What makes this worse for the publishing industry is the problems that small and mid-sized publishers have. To be honest, I have never been very pleased with the terms offered by any of the major distributors, even before the consolidation a decade ago. It's bad enough that payment isn't going to be for at least 90 days after shipping merchandise! The real problem is that most small publishers, and many mid-sized publishers, are seriously undercapitalized and depend upon relatively constant, predictable cashflow. Further, those small and mid-sized publishers are disproportionately bound to PGW. Or, rather, were.
Small and mid-sized publishers of fiction are thus going to have some serious cashflow problems during the AMS bankruptcy. That's not going to affect the Big Five (or their various imprints) very much.
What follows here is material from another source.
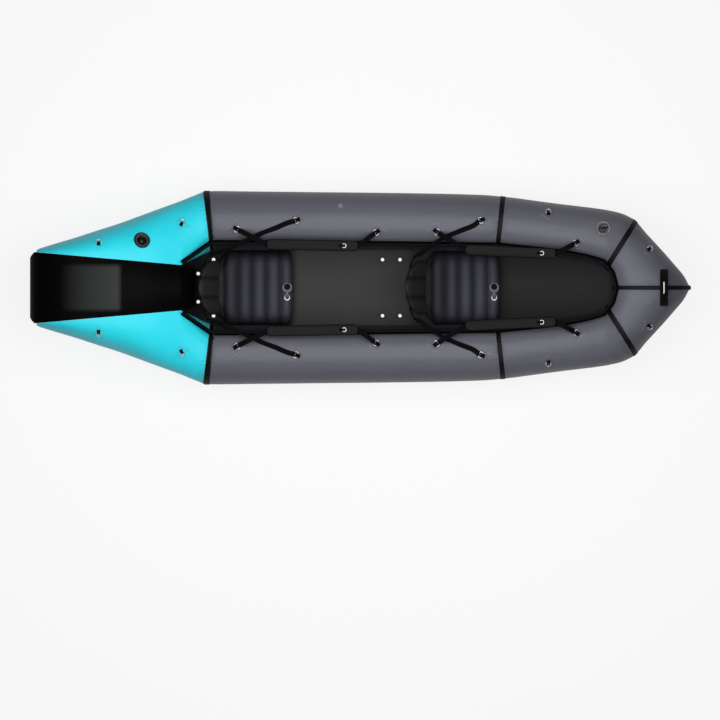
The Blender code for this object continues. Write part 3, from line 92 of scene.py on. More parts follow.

It is, however, going to hit their smaller competitors twice: Once in delayed and diminished cashflow, and once more because their books simply won't be sold until they change their distribution. And that's going to go through to authors, too.
Of course, the big publishers are going to find a way to benefit from this. I strongly suspect that the AMS bankruptcy will be used as yet another excuse to abuse the reserve against returns asserting a need for a larger reserve, holding it for longer, and so on. And it won't take long to be an issue to show itself since AMS declared bankruptcy before the end of 2006, royalty-reporting periods ending on 31 December will be affected.